Sebastian, Ft. Pierce, and St Lucie Inlet, Gallery of Discharge Photos 3-12-16 SLR/IRL

Thank you to my husband Ed for taking these photos once again of our east coast Indian River Lagoon inlets: Sebastian, Ft Pierce, and St Lucie– in this order. He took them Saturday, 3-12-16, around 4pm.

How to recognize a photo up close if you are not sure? Sebastian is recognized by its bridge over the inlet, Ft Pierce by the discharges exiting C-25 into the IRL at Taylor Creek near the marina, and Stuart’s St Lucie by “ball-like” Sailfish Point and undeveloped Jupiter Island south across the inlet.

Each inlet is unique, but all share that destructive channelized discharge waters running  through them to the Atlantic Ocean—carrying sediment covering seagrasses, oysters, and reefs—too much freshwater for healthy fisheries and wildlife….and over nutrification—–

The rare, old-fashioned, 1987 “IRL Joint Reconnaissance Report “map below shows the Indian River Lagoon basin as a whole all the way from Ponce de Leon, in Volusia County  to Jupiter Inlet, in Palm Bach County. The image shows  the various freshwater discharge points into the Indian River Lagoon “basin.”

Yes, the Florida we know was “built on drainage” of the lands, but if the Florida of tomorrow is going to thrive, this system must be re-plumed/reorganized.

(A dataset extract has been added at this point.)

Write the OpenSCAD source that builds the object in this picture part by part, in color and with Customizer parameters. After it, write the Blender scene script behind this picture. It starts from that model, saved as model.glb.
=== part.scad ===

As we are aware, and have been aware, we are slowing killing our treasured ecosystem with these discharge outlets. It is time to rethink the drainage equation. Hopefully, in the future, “the canal map” will not look like this, nor will the aerials. To view series of aerials below, please click image and then direct with arrows.

Source: Indian River Lagoon Joint Reconnaissance Report 1987 as shared by Gary Roderick.
Source: Indian River Lagoon Joint Reconnaissance Report 1987 as shared by Gary Roderick.


8 thoughts on “Sebastian, Ft. Pierce, and St Lucie Inlet, Gallery of Discharge Photos 3-12-16 SLR/IRL

  1. Every river warrior young or old should have at least a small salt water aquarium so they can care for and grow coral . Once you have a full working knowlage of what it takes then you will know how to care for your reefs. Its all about phytoplankton.You now have plenty of muck to grow unlimited amounts of good phytoplankton.

    1. Thank you Brent. Interesting idea. I have had an aquarium for 11 years (fresh) that my husband gave me and it has given me a greater appreciation of how delicate healthy water is….it is work.

  2. When you look up the Florida Memory web page and write in coquina at the top and press search the first web page should show image 0126. I love this 1909 picture because it shows the little white(new) shells in the water and being thrown out. Thank goodness someone took the time to photograph the shore, I now have several places where these ancient clams are coming back. There is some very complex chemistry that goes on in violent wave action. I do not believe the ancient IRL stunk because h2o2 obliterated the organic material. I also have much hard evidence to prove that the conditons that formed these formations was the same thoughout the 150 mile long lagoon, There is no telling how much has been lost but I believe there are many oasis where some of these creatures have beat the odds and can be brought back if the lagoon is restored to the way it was.

  3. Did you know most of the thousand year old redwoods were cut down,Only after a group of people who were concerned about the dwindleing numbers for a Save The Redwoods League was the last redwoods saved, I believe our coquina formations was Florida’s Redwood Forest, Like the redwood” harvesters” all they could think about was the money they could make paveing roads and making cement.